Take a few minutes to read the Bible verses listed and ask the Holy Spirit to lead you in how this verse applies to you this week.
Love is kind and patient, never jealous, boastful, proud, or rude. Love isn’t selfish or quick tempered. It doesn’t keep a record of wrongs that others do.
I don’t know about you, but I have kept many secrets in my life. Most of them were small and not important, but a few of these secrets were pretty big. They felt big because knowing them and keeping them secret ate at my conscience.
Your conscience is the voice in your head that tells you what is the right thing to do. It also nags at you when you do something wrong, or maybe even when you avoid doing something right. “This proves that the conscience is like a law written in the human heart. And it will show whether we are forgiven or condemned” (Romans 2:15). God gave each of us a conscience to help us remember to do what is right.
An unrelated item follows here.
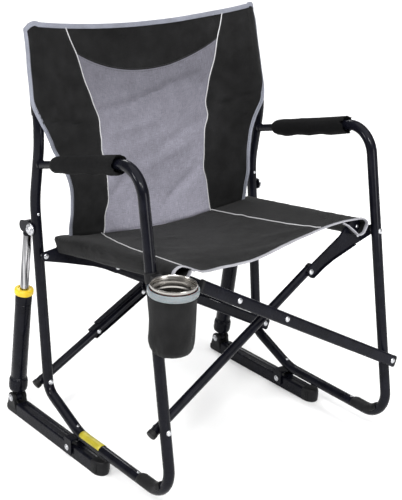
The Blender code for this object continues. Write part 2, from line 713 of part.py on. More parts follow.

Confessing is admitting to someone that we did a wrong thing or didn’t do a right thing. It’s your conscience that prompts you to confess when you’ve kept something you did wrong a secret. One secret I kept for a long time was how bad I felt that I’d ignored a neighborhood friend when she first started coming to my school. I thought she wouldn’t fit in with my other friends. Afraid to do the right thing, I didn’t include her in my “group.” For years, my conscience made me feel bad about how I had treated her. I wasn’t able to get rid of that bad feeling until I confessed to her how badly I felt for what I’d done. By confessing to my friend, I gave her the chance to forgive me. And I forgave myself.